begin
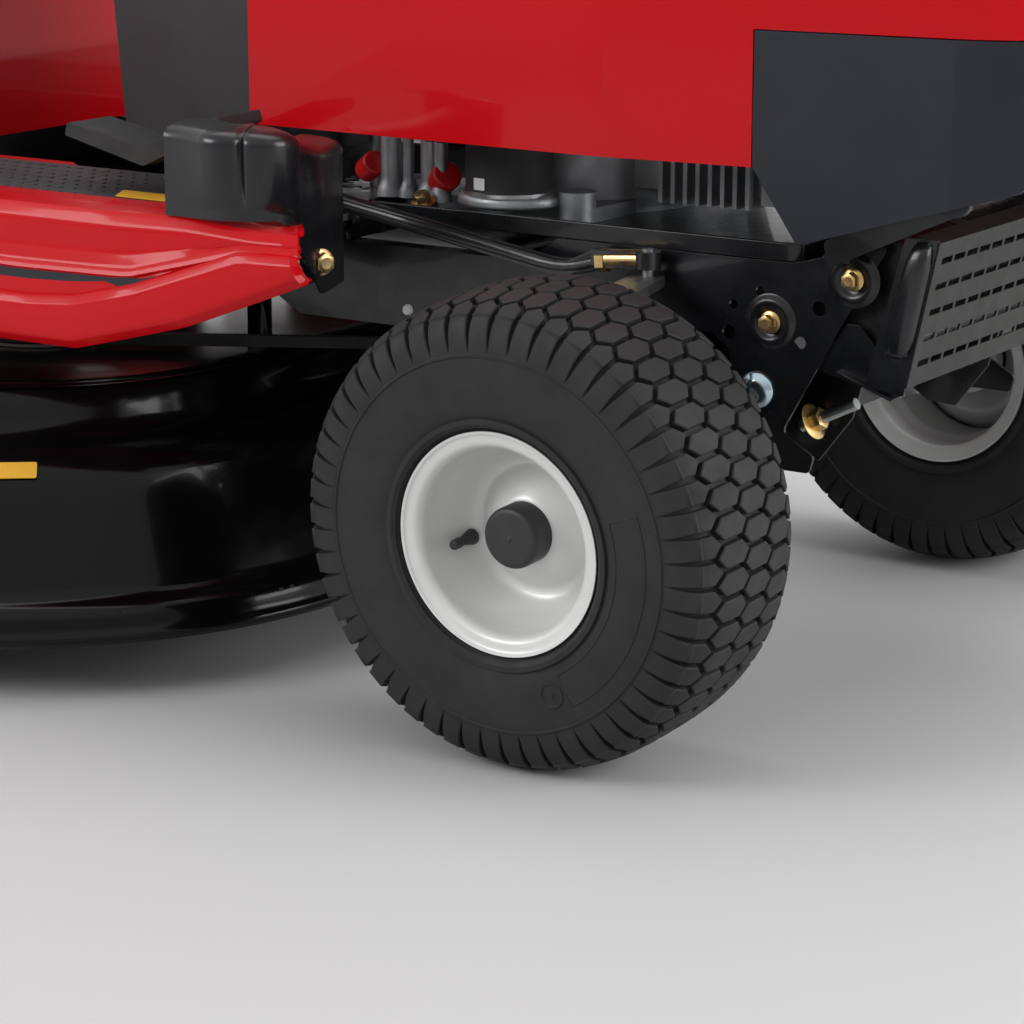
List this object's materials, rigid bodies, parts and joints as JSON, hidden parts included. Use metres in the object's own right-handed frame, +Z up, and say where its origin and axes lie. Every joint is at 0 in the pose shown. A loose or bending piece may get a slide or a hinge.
{
  "type": "riding lawn mower",
  "caption": "Lawn tractor with a front engine under a tilting hood, steered front wheels, a seat over the rear axle and a rotary mower deck hung between the axles.",
  "frame": {"origin": "on the ground under the middle of the machine's bounding box", "axes": "+X forward, +Y to the machine's left, +Z up"},
  "size_m": [1.8, 1.144, 1.0274],
  "materials": {
    "frame_black": "satin black powder coat",
    "deck_black": "gloss black",
    "red_paint": "gloss red",
    "arm_steel": "bare grey steel",
    "rod_black": "satin black",
    "zinc_steel": "zinc plated",
    "tyre_rubber": "matte rubber",
    "rim_silver": "satin silver paint",
    "black_plastic": "moulded black",
    "fascia_plastic": "moulded navy black",
    "soft_black": "soft black grip",
    "cast_aluminium": "cast",
    "belt_rubber": "matte",
    "muffler_black": "gloss black",
    "guard_steel": "weathered aluminised steel",
    "tank_plastic": "translucent white",
    "lens_clear": "clear lens",
    "seat_vinyl": "black vinyl",
    "blade_steel": "grey steel",
    "knob_yellow": "yellow"
  },
  "bodies": {
    "chassis": {"rail_left": "frame_black", "rail_right": "frame_black", "front_bracket": "frame_black", "engine_tray": "frame_black", "hitch_plate": "frame_black", "steering_bracket": "frame_black", "transaxle": "cast_aluminium", "drive_belt": "belt_rubber", "engine_block": "cast_aluminium", "blower_housing": "black_plastic", "starter_motor": "frame_black", "muffler": "muffler_black", "muffler_guard": "guard_steel", "fuel_tank": "tank_plastic", "battery": "black_plastic", "dash_console": "black_plastic", "dash_brackets": "deck_black", "footboard_right": "red_paint", "footboard_left": "red_paint", "rear_fender": "red_paint", "seat_bracket": "frame_black"},
    "hood": {"hood": "red_paint", "nose_fascia": "fascia_plastic", "grille": "fascia_plastic", "headlight_lenses": "lens_clear"},
    "front_axle": {"axle_beam": "frame_black"},
    "knuckle_right": {"knuckle_right": "arm_steel"},
    "knuckle_left": {"knuckle_left": "arm_steel"},
    "tie_rod": {"tie_rod": "frame_black"},
    "drag_link": {"drag_link": "rod_black"},
    "steering_sector": {"steering_sector": "zinc_steel"},
    "steering_pinion": {"steering_pinion": "zinc_steel"},
    "steering_wheel": {"steering_wheel": "soft_black"},
    "front_wheel_right": {"tyre_front_right": "tyre_rubber", "rim_front_right": "rim_silver", "hub_cap_front_right": "black_plastic"},
    "front_wheel_left": {"tyre_front_left": "tyre_rubber", "rim_front_left": "rim_silver", "hub_cap_front_left": "black_plastic"},
    "rear_wheel_right": {"tyre_rear_right": "tyre_rubber", "rim_rear_right": "rim_silver"},
    "rear_wheel_left": {"tyre_rear_left": "tyre_rubber", "rim_rear_left": "rim_silver"},
    "crankshaft": {"crankshaft_pulleys": "zinc_steel"},
    "fuel_cap": {"fuel_cap": "black_plastic"},
    "seat": {"seat_pan": "black_plastic", "seat_cushion": "seat_vinyl"},
    "deck": {"deck_shell": "deck_black", "deck_spindles": "cast_aluminium", "deck_belt": "belt_rubber"},
    "deck_flap": {"deck_flap": "soft_black"},
    "blade_right": {"blade_right": "blade_steel"},
    "blade_left": {"blade_left": "blade_steel"},
    "lift_shaft": {"lift_lever": "frame_black"},
    "front_links": {"front_links": "frame_black"},
    "brake_pedal": {"brake_pedal": "soft_black"},
    "drive_pedal": {"drive_pedal": "soft_black"},
    "throttle_lever": {"throttle_lever": "black_plastic"},
    "pto_knob": {"pto_knob": "knob_yellow"},
    "ignition_key": {"ignition_key": "black_plastic"}
  },
  "joints": [
    {"name": "hood_hinge", "type": "hinge", "parent": "chassis", "child": "hood", "pos_m": [0.8, 0, 0.44], "axis": [0, 1, 0], "range_deg": [0, 60]},
    {"name": "axle_pivot", "type": "hinge", "parent": "chassis", "child": "front_axle", "pos_m": [0.54, 0, 0.255], "axis": [1, 0, 0], "range_deg": [-3, 3]},
    {"name": "kingpin_right", "type": "hinge", "parent": "front_axle", "child": "knuckle_right", "pos_m": [0.54, -0.262, 0.255], "axis": [0, 0, 1], "range_deg": [-30, 30]},
    {"name": "kingpin_left", "type": "hinge", "parent": "front_axle", "child": "knuckle_left", "pos_m": [0.54, 0.262, 0.255], "axis": [0, 0, 1], "range_deg": [-30, 30]},
    {"name": "tie_rod_swivel", "type": "hinge", "parent": "knuckle_right", "child": "tie_rod", "pos_m": [0.465, -0.262, 0.226], "axis": [0, 0, 1], "range_deg": [-30, 30]},
    {"name": "drag_link_swivel", "type": "hinge", "parent": "knuckle_right", "child": "drag_link", "pos_m": [0.528, -0.208, 0.369], "axis": [0, 0, 1], "range_deg": [-30, 30]},
    {"name": "sector_pivot", "type": "hinge", "parent": "chassis", "child": "steering_sector", "pos_m": [0.18, -0.154, 0.365], "axis": [0, 0, 1], "range_deg": [-30, 30]},
    {"name": "pinion_spin", "type": "hinge", "parent": "chassis", "child": "steering_pinion", "pos_m": [0.112, 0, 0.365], "axis": [0, 0, 1], "range_deg": [-150, 150]},
    {"name": "steering_wheel_turn", "type": "hinge", "parent": "chassis", "child": "steering_wheel", "pos_m": [-0.105, 0, 0.945], "axis": [-0.4226, 0, 0.9063], "range_deg": [-150, 150]},
    {"name": "front_wheel_right_spin", "type": "hinge", "parent": "knuckle_right", "child": "front_wheel_right", "pos_m": [0.54, -0.376, 0.18834], "axis": [0, -0.9986, -0.0523], "continuous": true},
    {"name": "front_wheel_left_spin", "type": "hinge", "parent": "knuckle_left", "child": "front_wheel_left", "pos_m": [0.54, 0.376, 0.18834], "axis": [0, 0.9986, -0.0523], "continuous": true},
    {"name": "rear_wheel_right_spin", "type": "hinge", "parent": "chassis", "child": "rear_wheel_right", "pos_m": [-0.66, -0.36, 0.2285], "axis": [0, 1, 0], "continuous": true},
    {"name": "rear_wheel_left_spin", "type": "hinge", "parent": "chassis", "child": "rear_wheel_left", "pos_m": [-0.66, 0.36, 0.2285], "axis": [0, 1, 0], "continuous": true},
    {"name": "crankshaft_spin", "type": "hinge", "parent": "chassis", "child": "crankshaft", "pos_m": [0.34, 0, 0.4], "axis": [0, 0, 1], "continuous": true},
    {"name": "fuel_cap_turn", "type": "hinge", "parent": "chassis", "child": "fuel_cap", "pos_m": [0.15, 0.105, 0.65], "axis": [0, 0, 1], "continuous": true},
    {"name": "seat_tilt", "type": "hinge", "parent": "chassis", "child": "seat", "pos_m": [-0.32, 0, 0.622], "axis": [0, 1, 0], "range_deg": [0, 55]},
    {"name": "lift_lever_swing", "type": "hinge", "parent": "chassis", "child": "lift_shaft", "pos_m": [-0.39, 0, 0.33], "axis": [0, -1, 0], "range_deg": [0, 15.3]},
    {"name": "deck_level", "type": "hinge", "parent": "lift_shaft", "child": "deck", "pos_m": [-0.2421, 0, 0.30499], "axis": [0, -1, 0], "range_deg": [-15.3, 0], "deforming": ["deck_belt"]},
    {"name": "front_link_swing", "type": "hinge", "parent": "chassis", "child": "front_links", "pos_m": [-0.06, 0, 0.33], "axis": [0, -1, 0], "range_deg": [0, 15.3]},
    {"name": "deck_flap_swing", "type": "hinge", "parent": "deck", "child": "deck_flap", "pos_m": [-0.432, 0, 0.168], "axis": [0, 1, 0], "range_deg": [0, 70]},
    {"name": "blade_right_spin", "type": "hinge", "parent": "deck", "child": "blade_right", "pos_m": [-0.1, -0.232, 0.2], "axis": [0, 0, 1], "continuous": true},
    {"name": "blade_left_spin", "type": "hinge", "parent": "deck", "child": "blade_left", "pos_m": [-0.1, 0.232, 0.2], "axis": [0, 0, 1], "continuous": true},
    {"name": "brake_pedal_press", "type": "hinge", "parent": "chassis", "child": "brake_pedal", "pos_m": [0.14, 0.26, 0.43], "axis": [0, 1, 0], "range_deg": [0, 14], "stiffness_Nm_per_rad": 12, "springref_deg": -8.59},
    {"name": "drive_pedal_rock", "type": "hinge", "parent": "chassis", "child": "drive_pedal", "pos_m": [0.11, -0.26, 0.43], "axis": [0, 1, 0], "range_deg": [-10, 10], "stiffness_Nm_per_rad": 12},
    {"name": "throttle_swing", "type": "hinge", "parent": "chassis", "child": "throttle_lever", "pos_m": [0.022, 0.088, 0.826], "axis": [0, 1, 0], "range_deg": [-12, 12]},
    {"name": "pto_pull", "type": "slide", "parent": "chassis", "child": "pto_knob", "axis": [-1, 0, 0], "range_m": [0, 0.012]},
    {"name": "key_turn", "type": "hinge", "parent": "chassis", "child": "ignition_key", "pos_m": [-0.1, 0.09, 0.78], "axis": [1, 0, 0], "range_deg": [0, 60]}
  ],
  "couplings": [
    {"joint": "kingpin_left", "follows": "kingpin_right", "ratio": 1},
    {"joint": "tie_rod_swivel", "follows": "kingpin_right", "ratio": -1},
    {"joint": "drag_link_swivel", "follows": "kingpin_right", "ratio": -1},
    {"joint": "sector_pivot", "follows": "kingpin_right", "ratio": -1},
    {"joint": "pinion_spin", "follows": "kingpin_right", "ratio": 5},
    {"joint": "steering_wheel_turn", "follows": "kingpin_right", "ratio": 5},
    {"joint": "deck_level", "follows": "lift_lever_swing", "ratio": -1},
    {"joint": "front_link_swing", "follows": "lift_lever_swing", "ratio": 1},
    {"joint": "blade_left_spin", "follows": "blade_right_spin", "ratio": 1}
  ]
}
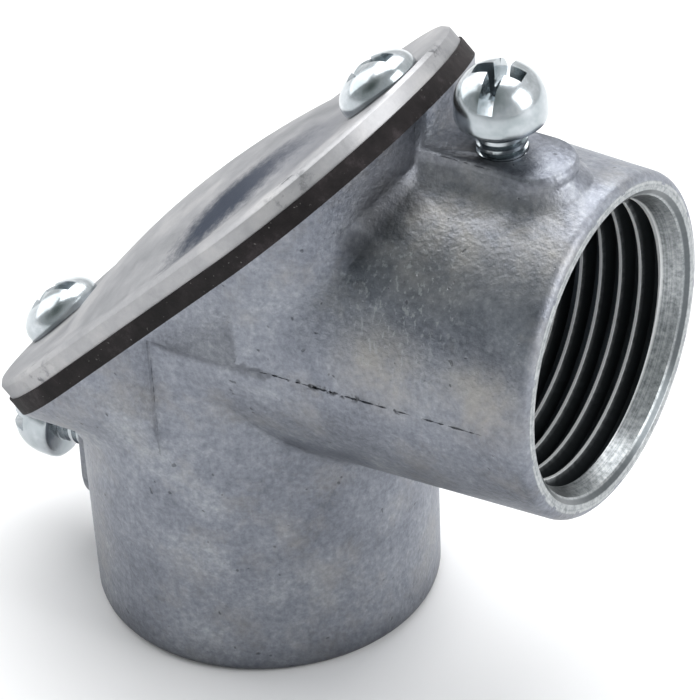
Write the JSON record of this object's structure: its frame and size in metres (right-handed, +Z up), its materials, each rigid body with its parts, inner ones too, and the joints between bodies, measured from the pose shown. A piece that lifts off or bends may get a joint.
{
  "type": "conduit pulling elbow",
  "caption": "Die-cast right-angle pulling elbow for conduit: threaded hubs with set screws meet under a slanted, gasketed cover plate held by screws.",
  "frame": {"origin": "centre of the lower hub's mouth, where a conduit enters", "axes": "+Z up along the lower hub, +X out along the side hub; the cover's outward normal is between -X and +Z"},
  "size_m": [0.0583, 0.0316, 0.0583],
  "materials": {
    "casting": "as-cast zinc alloy, mottled blue-grey",
    "gasket": "matt black sheet",
    "cover": "pressed steel, satin",
    "screws": "bright clear zinc plating"
  },
  "bodies": {
    "elbow": {"elbow_body": "casting"},
    "cover": {"cover": "cover", "cover_gasket": "gasket"},
    "upper_cover_screw": {"upper_cover_screw": "screws"},
    "lower_cover_screw": {"lower_cover_screw": "screws"},
    "side_hub_set_screw": {"side_hub_set_screw": "screws"},
    "lower_hub_set_screw": {"lower_hub_set_screw": "screws"}
  },
  "joints": [
    {"name": "cover_lift", "type": "slide", "parent": "elbow", "child": "cover", "axis": [-0.7071, 0, 0.7071], "range_m": [0, 0.025]},
    {"name": "upper_cover_screw_travel", "type": "slide", "parent": "cover", "child": "upper_cover_screw", "axis": [-0.7071, 0, 0.7071], "range_m": [0, 0.0065]},
    {"name": "lower_cover_screw_travel", "type": "slide", "parent": "cover", "child": "lower_cover_screw", "axis": [-0.7071, 0, 0.7071], "range_m": [0, 0.0065]},
    {"name": "side_set_screw_travel", "type": "slide", "parent": "elbow", "child": "side_hub_set_screw", "axis": [0, 0, -1], "range_m": [-0.0042, 0.0027]},
    {"name": "lower_set_screw_travel", "type": "slide", "parent": "elbow", "child": "lower_hub_set_screw", "axis": [1, 0, 0], "range_m": [-0.0042, 0.0027]}
  ]
}
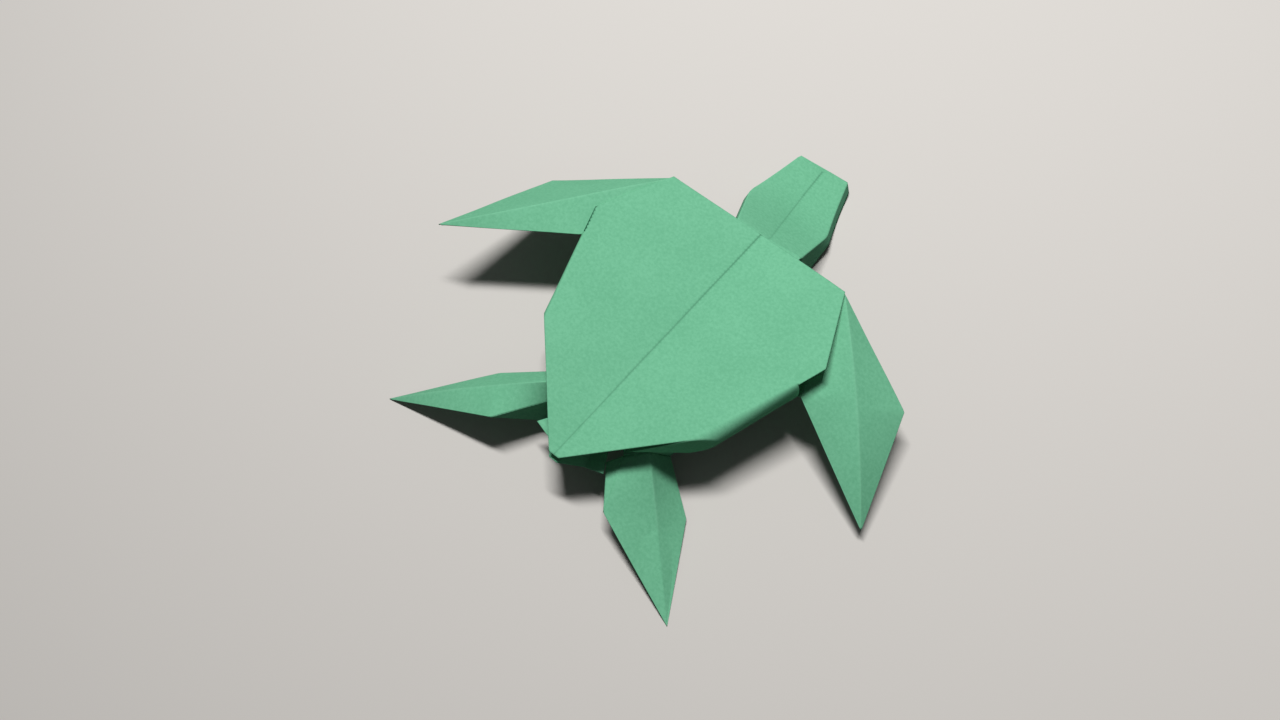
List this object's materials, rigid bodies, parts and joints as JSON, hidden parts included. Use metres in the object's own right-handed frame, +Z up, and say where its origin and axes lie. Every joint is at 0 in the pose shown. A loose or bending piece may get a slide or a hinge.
end
Using the listing above, pick out each line that contains the word "with", then copy it.

  "caption": "Lawn tractor with a front engine under a tilting hood, steered front wheels, a seat over the rear axle and a rotary mower deck hung between the axles.",
Write the JSON record of this object's structure: its frame and size in metres (right-handed, +Z up), its materials, each rigid body with its parts, inner ones too, and the joints between bodies, measured from the pose shown. A piece that lifts off or bends may get a joint.
  "caption": "Die-cast right-angle pulling elbow for conduit: threaded hubs with set screws meet under a slanted, gasketed cover plate held by screws.",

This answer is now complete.